After a year and a half of debating and speculating and declaring about what might be, there’s something reassuring about the movement of battalions of Americans into the voting booths. A thousand pre-election surveys can soon be put, finally, to bed. Something much more consequential has begun to unfold.

No wonder even the stoic Mitt Romney and the professorial President Obama have betrayed signs of the strain and real emotion in recent days. Romney teared up when a large crowd chanted his name. Obama couldn’t stop telling aides this would be his “final” time completing this or that ritual of the trail. His final rally of his final campaign will be Monday in Iowa, the mostly white state whose willingness to vote for an African American candidate set Obama on the path to the White House four years ago.

Advertisement

PHOTOS: President Obama’s past

The Democratic president and the Republican challenger can truthfully talk about voters they have met who have big needs and have put big faith that Campaign 2012 will mean something. Amid wall-to-wall ads that strain credulity and the siren calls of the pundit class, an almost sentimental faith in real change somehow survives in many voters.

Mitt Romney could be the first Mormon ever elected to the White House; Barack Obama could be the first president in 76 years elected with unemployment lingering at over 7%.

Advertisement

In an odd way, Romney hesitated to talk about his historic distinction almost as much as Obama, of course, didn’t want to talk about his. The theory was that a Mormon overly emotive about this faith would alienate Republican evangelicals, crucial to the party’s electoral base. But by eschewing talk of his church leadership, Romney largely left on the table one of the subjects that most animated him.

As much as a President Romney would break new ground for the country, he also represented a return to form for his party. Republicans tend to nominate the candidate who appears next in line, who paid his dues but missed his last chance at a general election run. The GOP in recent decades picked moderate dues-payers such as George H.W. Bush, Bob Dole and John McCain over purer conservatives like Jack Kemp, Pat Buchanan and Ron Paul.

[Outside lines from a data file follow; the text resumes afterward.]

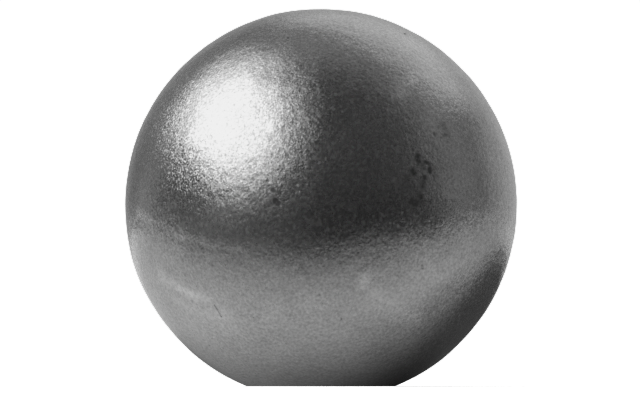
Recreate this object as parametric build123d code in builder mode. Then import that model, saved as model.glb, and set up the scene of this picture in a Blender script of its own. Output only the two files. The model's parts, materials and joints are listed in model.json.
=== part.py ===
from build123d import *
from math import sqrt
import os

# A hollow ball of bare iron, of the kind that caps the end of a tube or a post.
# It is formed from one thick sheet, drawn to a cup and then closed in to a ball, so it
# has no seam, and its only opening is the mouth underneath. The edge of the sheet round
# the mouth is bored to slip over a tube and dressed flat, and the ball stands on it.
#
# Sizes are in millimetres. The origin is the middle of the mouth, in the plane that the
# ball stands on, and +Z points up through the crown.

# Driving dimensions
ball_diameter = 80.0  # across the outside
wall = 3.0  # thickness of the iron, the same all round
tube_diameter = 26.9  # outside of the tube that the mouth slips over
tube_clearance = 0.15  # gap all round that tube
foot_width = 1.6  # flat ring round the bore, before its two edges are broken
foot_edge_radius = 2.0  # outer edge of the foot, eased into the ball
mouth_chamfer = 0.4  # lead-in at the lower end of the bore
burr_radius = 0.4  # edge that the bore leaves inside, with its burr taken off

# What follows from them
ball_radius = ball_diameter / 2
hollow_radius = ball_radius - wall
mouth_radius = tube_diameter / 2 + tube_clearance
foot_radius = mouth_radius + foot_width
centre_height = sqrt(ball_radius**2 - foot_radius**2)
bore_height = centre_height - sqrt(hollow_radius**2 - mouth_radius**2)

with BuildPart() as hollow_ball:
    # Section through one side of the wall: from the crown down the outside, inwards
    # under the foot, up the bore, and back to the crown along the inside
    with BuildSketch(Plane.XZ) as wall_section:
        with BuildLine():
            outside = ThreePointArc(
                (0, centre_height + ball_radius),
                (ball_radius, centre_height),
                (foot_radius, 0),
            )
            foot = Line(outside @ 1, (mouth_radius, 0))
            bore = Line(foot @ 1, (mouth_radius, bore_height))
            inside = ThreePointArc(
                bore @ 1,
                (hollow_radius, centre_height),
                (0, centre_height + hollow_radius),
            )
            Line(inside @ 1, outside @ 0)
        make_face()

        # The three edges of the mouth are broken: the foot's outer edge is eased into
        # the ball, its inner edge leads the tube in, and the burr above the bore is gone
        corner_at = wall_section.vertices().sort_by_distance
        fillet(corner_at(foot @ 0)[0], radius=foot_edge_radius)
        corner_at = wall_section.vertices().sort_by_distance
        chamfer(corner_at(foot @ 1)[0], length=mouth_chamfer)
        corner_at = wall_section.vertices().sort_by_distance
        fillet(corner_at(bore @ 1)[0], radius=burr_radius)
    revolve(axis=Axis.Z)

hollow_ball.part.label = "hollow_ball"

os.makedirs("parts", exist_ok=True)
export_step(hollow_ball.part, "parts/hollow_ball.step")

print("height", round(hollow_ball.part.bounding_box().size.Z, 2))
print("volume of iron", round(hollow_ball.part.volume), "cubic millimetres")
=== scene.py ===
# %% [markdown]
# A hollow iron ball
#
# The real thing is a ball of sheet iron, 80 mm across, of the kind that closes the end of a
# tube or crowns a post. A thick disc of iron is drawn to a cup and closed in to a ball, which
# leaves a round mouth underneath, and the edge of that mouth is dressed flat so that the ball
# can stand. Then it is tumbled with grit until the scale is off. Nothing is painted on it, so
# all that the eye gets is the shape, the grain that the tumbling left, and what it mirrors.
#
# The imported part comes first. It is the frame that all of this is built around, and its box
# is kept for the ball's sizes.

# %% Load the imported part
import json
import random
from math import atan2, cos, degrees, hypot, pi, radians, sin, sqrt, tan

import bpy
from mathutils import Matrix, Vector, noise
from mathutils.geometry import intersect_point_line
from mathutils.kdtree import KDTree


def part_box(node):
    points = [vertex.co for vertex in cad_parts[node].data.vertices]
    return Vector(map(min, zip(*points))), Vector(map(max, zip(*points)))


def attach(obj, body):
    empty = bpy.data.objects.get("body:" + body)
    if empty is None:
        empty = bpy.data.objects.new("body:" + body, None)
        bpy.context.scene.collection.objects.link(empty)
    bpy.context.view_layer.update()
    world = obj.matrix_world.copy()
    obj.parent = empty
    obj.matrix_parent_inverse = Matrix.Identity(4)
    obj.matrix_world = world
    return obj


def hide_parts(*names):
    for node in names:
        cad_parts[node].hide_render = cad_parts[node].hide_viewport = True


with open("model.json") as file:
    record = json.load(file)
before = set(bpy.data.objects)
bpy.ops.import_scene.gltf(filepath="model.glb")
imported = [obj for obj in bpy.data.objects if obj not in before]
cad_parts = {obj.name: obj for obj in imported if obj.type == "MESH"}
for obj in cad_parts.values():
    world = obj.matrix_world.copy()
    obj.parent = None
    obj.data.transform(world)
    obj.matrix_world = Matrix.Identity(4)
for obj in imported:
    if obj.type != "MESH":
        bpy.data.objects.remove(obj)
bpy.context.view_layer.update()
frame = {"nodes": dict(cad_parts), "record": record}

MM = 0.001

# %% [markdown]
# Sizes
#
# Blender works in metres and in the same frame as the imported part, so most sizes are read
# from it: the height and width from its box, the bore from its mount, and the radius of the
# hollow from the innermost points of its mesh. Only the small roundings are named here.

# %% Sizes of the ball
low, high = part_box("hollow_ball")
ball_radius = (high.x - low.x) / 2
centre = Vector((0, 0, high.z - ball_radius))
shell_points = [point.co for point in frame["nodes"]["hollow_ball"].data.vertices]
hollow_radius = min((point - centre).length for point in shell_points)
mouth = next(mount for mount in frame["record"]["mounts"] if mount["name"] == "mouth")
bore_radius = mouth["dims"]["r_mm"] * MM

foot_edge = 2.0 * MM  # rounding of the foot's outer edge into the ball
lead_in = 0.4 * MM  # chamfer at the lower end of the bore
burr = 0.4 * MM  # rounding at the upper end of the bore

print(f"ball {ball_radius * 2 / MM:.2f} mm across, wall {(ball_radius - hollow_radius) / MM:.2f} mm")

# %% [markdown]
# The camera
#
# In the photograph the ball fills the frame and the flat under it is one straight line, so
# the camera stood far off, with its lens hardly above the table. A long lens gives that. The
# ball's outline in the picture is a circle, and its middle and radius in pixels, with the
# ball's real radius, give the focal length and the point to aim at. The camera comes early,
# because marks are later placed on the ball by the pixel where they show.

# %% Camera
picture_width, picture_height = 640, 400
ball_x, ball_y, ball_pixels = 320.9, 204.8, 196.4  # the ball's outline in the photograph
camera_distance = 800 * MM
lens_height = 2.0 * MM
sensor_width = 36.0  # in mm, as Blender's focal length is

focal_pixels = ball_pixels * sqrt(camera_distance**2 - ball_radius**2) / ball_radius
pixel = camera_distance / focal_pixels  # what one pixel spans at the ball
aim = centre + Vector((picture_width / 2 - ball_x, 0, ball_y - picture_height / 2)) * pixel

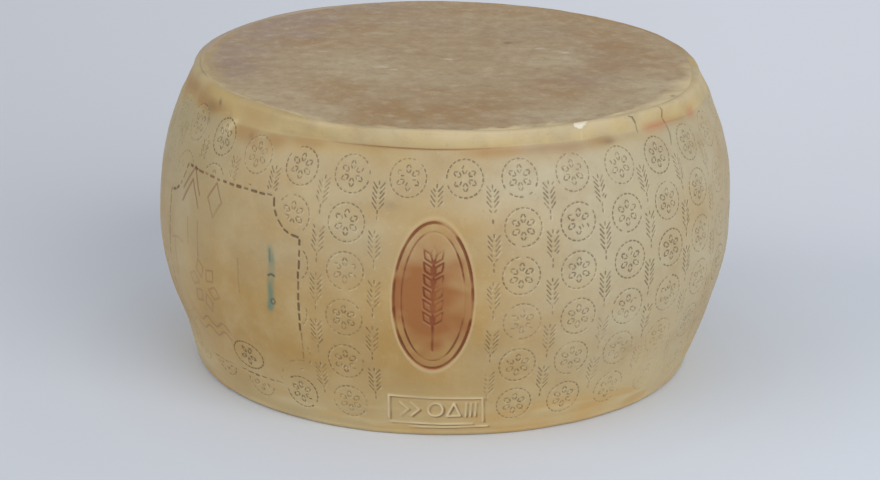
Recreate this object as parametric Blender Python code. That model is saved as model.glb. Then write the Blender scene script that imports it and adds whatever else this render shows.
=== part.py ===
"""A whole wheel of hard, long-aged cheese, standing on its flat base.

The wheel is one solid. Its side swells like a barrel, a crease runs round it just under the top,
and above the crease a steep pale rim leads up to the flat top face. The shape is a turned profile,
made slightly uneven by hand: the wheel leans a little, and no level of it is quite round.
Units are metres, +Z is up, and the origin is the middle of the base.
"""

import math

import bmesh
import bpy
from mathutils import Vector

# Driving dimensions
BELLY_RADIUS = 0.205
HEIGHT = 0.2154
FACE_RADIUS = 0.1766
CREASE_RADIUS = 0.1827
CREASE_HEIGHT = 0.2030
BELLY_HEIGHT = 0.1030
FOOT_RADIUS = 0.1802
FOOT_ROUNDING = 0.0040

# Rim and crease
RIM_CORNER = 0.0030
CREASE_DEPTH = 0.0009
CREASE_WIDTH = 0.0026

# How the side swells from the crease to the belly, and from the belly to the foot
SHOULDER_POWER = 2.86
HAUNCH_POWER = 1.54
BELLY_SOFTNESS = 0.22

# Unevenness
LEAN_DEGREES = 0.63
TOP_SHIFT = 0.0014
FOOT_SHIFT = -0.0012
OUT_OF_ROUND = (  # lobes round the wheel, their share of the radius, and where they start, in degrees
    (2, 0.0016, 20.0),
    (3, 0.0011, 75.0),
    (5, 0.0006, 10.0),
)

# Fineness of the mesh
SEGMENTS = 112
RIM_STEPS = 7
SHOULDER_STEPS = 14
HAUNCH_STEPS = 14
FOOT_STEPS = 4

# Finish
RIND_COLOUR = (0.56, 0.43, 0.24)
RIND_ROUGHNESS = 0.55


def clear_scene():
    for thing in list(bpy.data.objects):
        bpy.data.objects.remove(thing, do_unlink=True)


def rim_points():
    """The rim from the edge of the top face, round its corner and down to the crease."""
    points = []
    for step in range(RIM_STEPS):
        turn = 0.5 * math.pi * step / (RIM_STEPS - 1)
        radius = FACE_RADIUS + RIM_CORNER * math.sin(turn)
        points.append((radius, HEIGHT - RIM_CORNER * (1.0 - math.cos(turn))))
    points.append((CREASE_RADIUS, CREASE_HEIGHT + 0.5 * CREASE_WIDTH))
    points.append((CREASE_RADIUS - CREASE_DEPTH, CREASE_HEIGHT))
    return points


def swell(share, power):
    """A power curve from 0 to 1 whose start is softened, so that the belly has no ridge."""
    soft = BELLY_SOFTNESS

    def curve(place):
        return (place * place + soft * soft) ** (0.5 * power) - soft**power

    return curve(share) / curve(1.0)


def shoulder_points():
    """The side from just under the crease, swelling out to the belly."""
    start = CREASE_HEIGHT - 0.5 * CREASE_WIDTH
    points = []
    for step in range(SHOULDER_STEPS + 1):
        share = 1.0 - step / SHOULDER_STEPS
        inset = (BELLY_RADIUS - CREASE_RADIUS) * swell(share, SHOULDER_POWER)
        points.append((BELLY_RADIUS - inset, BELLY_HEIGHT + (start - BELLY_HEIGHT) * share))
    return points


def haunch_points():
    """The side from the belly down to the rounded foot."""
    points = []
    for step in range(1, HAUNCH_STEPS + 1):
        share = step / HAUNCH_STEPS
        inset = (BELLY_RADIUS - FOOT_RADIUS) * swell(share, HAUNCH_POWER)
        points.append((BELLY_RADIUS - inset, BELLY_HEIGHT - (BELLY_HEIGHT - FOOT_ROUNDING) * share))
    return points


def foot_points():
    """The rounding from the side into the flat base."""
    points = []
    for step in range(1, FOOT_STEPS + 1):
        turn = 0.5 * math.pi * step / FOOT_STEPS
        radius = FOOT_RADIUS - FOOT_ROUNDING * (1.0 - math.cos(turn))
        points.append((radius, FOOT_ROUNDING * (1.0 - math.sin(turn))))
    return points


def turned_wheel():
    """The profile turned round Z, with a flat face at the top and at the base."""
    shape = bmesh.new()
    profile = rim_points() + shoulder_points() + haunch_points() + foot_points()
    verts = [shape.verts.new((radius, 0.0, height)) for radius, height in profile]
    edges = [shape.edges.new(pair) for pair in zip(verts, verts[1:])]
    bmesh.ops.spin(
        shape,
        geom=verts + edges,
        cent=(0.0, 0.0, 0.0),
        axis=(0.0, 0.0, 1.0),
        angle=2.0 * math.pi,
        steps=SEGMENTS,
        use_merge=True,
    )
    bmesh.ops.holes_fill(shape, edges=[edge for edge in shape.edges if edge.is_boundary])
    bmesh.ops.recalc_face_normals(shape, faces=shape.faces)
    return shape


def out_of_round(angle):
    """The share by which the radius differs from a true circle's at this angle."""
    return sum(
        share * math.cos(lobes * angle + math.radians(start)) for lobes, share, start in OUT_OF_ROUND
    )


def make_uneven(shape):
    """Leans the wheel to its right, slides the top and the foot a little, and takes it out of round."""
    lean = math.tan(math.radians(LEAN_DEGREES))
    for vert in shape.verts:
        x, y, z = vert.co
        up = z / HEIGHT
        stretch = 1.0 + out_of_round(math.atan2(y, x)) * math.sin(math.pi * up)
        slide = TOP_SHIFT * up + FOOT_SHIFT * (1.0 - up)
        vert.co = Vector((x * stretch + slide, y * stretch, z - lean * x * up))


def centre_on_base(shape):
    """Puts the middle of the wheel's own box over the origin."""
    for axis in range(2):
        places = [vert.co[axis] for vert in shape.verts]
        middle = 0.5 * (min(places) + max(places))
        for vert in shape.verts:
            vert.co[axis] -= middle


def rind_material():
    material = bpy.data.materials.new("rind")
    material.use_nodes = True
    shader = material.node_tree.nodes["Principled BSDF"]
    shader.inputs["Base Color"].default_value = (*RIND_COLOUR, 1.0)
    shader.inputs["Roughness"].default_value = RIND_ROUGHNESS
    shader.inputs["Metallic"].default_value = 0.0
    return material


def build_wheel():
    shape = turned_wheel()
    make_uneven(shape)
    centre_on_base(shape)
    mesh = bpy.data.meshes.new("cheese_wheel")
    shape.to_mesh(mesh)
    shape.free()
    mesh.shade_smooth()
    mesh.set_sharp_from_angle(angle=math.radians(40.0))
    mesh.materials.append(rind_material())
    wheel = bpy.data.objects.new("cheese_wheel", mesh)
    bpy.context.scene.collection.objects.link(wheel)
    return wheel


clear_scene()
build_wheel()
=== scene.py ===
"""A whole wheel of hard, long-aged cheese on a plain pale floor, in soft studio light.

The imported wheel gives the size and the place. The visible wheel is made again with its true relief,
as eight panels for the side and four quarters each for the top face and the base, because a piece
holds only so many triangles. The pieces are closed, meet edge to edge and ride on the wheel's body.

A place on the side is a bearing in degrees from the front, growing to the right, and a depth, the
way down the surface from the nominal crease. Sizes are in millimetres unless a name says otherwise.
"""

import math

import bmesh
import bpy
import numpy as np
from mathutils import Euler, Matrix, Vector


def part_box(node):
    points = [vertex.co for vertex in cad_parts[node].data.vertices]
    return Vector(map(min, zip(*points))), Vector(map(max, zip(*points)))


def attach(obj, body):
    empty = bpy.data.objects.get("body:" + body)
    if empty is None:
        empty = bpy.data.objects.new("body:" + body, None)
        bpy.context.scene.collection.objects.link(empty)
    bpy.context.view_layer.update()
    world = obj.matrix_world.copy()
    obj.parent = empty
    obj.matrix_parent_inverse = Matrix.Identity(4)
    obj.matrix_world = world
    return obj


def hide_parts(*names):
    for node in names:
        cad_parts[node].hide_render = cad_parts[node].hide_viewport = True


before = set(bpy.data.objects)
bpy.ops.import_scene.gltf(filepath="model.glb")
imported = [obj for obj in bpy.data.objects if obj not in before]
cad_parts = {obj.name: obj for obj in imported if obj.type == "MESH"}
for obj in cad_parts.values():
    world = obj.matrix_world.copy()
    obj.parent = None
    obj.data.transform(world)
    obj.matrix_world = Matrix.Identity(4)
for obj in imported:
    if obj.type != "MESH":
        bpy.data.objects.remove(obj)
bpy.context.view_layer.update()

NODE = "cheese_wheel"
BODY = "root"
MM = 0.001
SEED = 11

# The wheel's own dimensions, as in the part's source
BELLY_RADIUS = 205.0
HEIGHT = 215.4
FACE_RADIUS = 176.6
CREASE_RADIUS = 182.7
CREASE_HEIGHT = 203.0
BELLY_HEIGHT = 103.0
FOOT_RADIUS = 180.2
FOOT_ROUNDING = 4.0
CREASE_DEPTH = 0.8
CREASE_WIDTH = 2.6
SHOULDER_POWER = 2.86
HAUNCH_POWER = 1.54
BELLY_SOFTNESS = 0.22
LEAN_DEGREES = 0.63
TOP_SHIFT = 1.4
FOOT_SHIFT = -1.2
OUT_OF_ROUND = (  # lobes round the wheel, their share of the radius, and where they start, in degrees
    (2, 0.0016, 20.0),
    (3, 0.0011, 75.0),
    (5, 0.0006, 10.0),
)

# The rim that curls over the worn face
RIM_CORNER = 2.6
WORN_ROUNDING = 2.2
WORN_FILL = 2.2
WORN_FILL_REACH = 8.5
RIM_BULGE = 0.5
SOFT_CREASE_RUN = 1.1
CREST_OUT = 1.2
TUCK_WIDTH = 2.4
TUCK_DEPTH = 1.8
FACE_SINK = 0.55
FACE_UNDER_RIM = 0.35
BASE_RADIUS = 172.0
BASE_SINK = 0.2
UNDER_RADIUS = 170.5

# How the face's edge wanders outwards and down, and how far the crease lies above its nominal height:
# each pair is a bearing and millimetres
EDGE_WANDER = (
    (-150, -1), (-120, 0), (-95, -1.5), (-72, -2.2), (-57, 0), (-47, -2), (-36, 2),
    (-26, 4.5), (-15, 1.2), (1, -1.6), (11, -0.2), (20, -2.6), (34, -2.8), (45, -1.2),
    (66, 2.6), (90, 0), (120, -1), (150, 1), (180, 0),
)
EDGE_OUT_SHARE = 0.40
EDGE_DOWN_SHARE = 0.19
CREASE_LIFT = (
    (-130, 0.5), (-100, -4), (-83, -7), (-68, -4), (-54, 0.5), (-42, -0.7), (-25, 0),
    (1, 0.3), (17, 1.6), (37, 1), (55, 0), (66, -2.6), (90, -1.5), (130, 1), (180, -1),
)
CORNER_WORN = (  # how far the rim's corner is worn back, by bearing
    (-172, 0), (-150, 2.4), (-138, 4), (-122, 4.4), (-108, 3.4), (-98, 2.2), (-88, 0.9), (-74, 0),
    (58, 0), (74, 1.8), (88, 3.6), (102, 1.8), (120, 0),
)
WORN_CORNER_ROUNDING = 0.8
SIDE_SWELLS = (  # how far the side stands out, then bearing, half width, height and half height
    (2, 90, 20, 199, 7.5), (-4.2, -92, 34, 33, 24), (-1.5, 92, 30, 36, 32),
)
WANDER_SOFTNESS_DEGREES = 2.2
WANDER_STEP_DEGREES = 0.25
WANDER_REACH_STEPS = 40
LIFT_FADE = 5.0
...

That held true this election season, despite the dramatic arrival in 2009 of the small-government, anti-tax tea party movement. The activists forced Republican contenders to put talk of the size and purpose of government front and center. But a months-long search failed to produce a viable “un-Romney” who could capture enough mainstream Republicans to win the party’s nomination.

Advertisement

PHOTOS: Mitt Romney’s past

In the event Romney loses Tuesday, there will be an even more forceful push by one GOP camp in 2016 to pick a “movement” conservative — one who evinces no sign of compromising on the party’s tax, spending, tough-on-immigration themes. Another camp will talk about moderating views on same-sex marriage and immigration to widen the party’s appeal.

The Democrats also had to answer to insurgent forces this year. It’s hard to discern what long-term impact the Occupy movement will have on American politics. The protests against corporate greed and income disparity certainly found their echo in Obama on the stump, as his campaign took on an increasingly populist tone.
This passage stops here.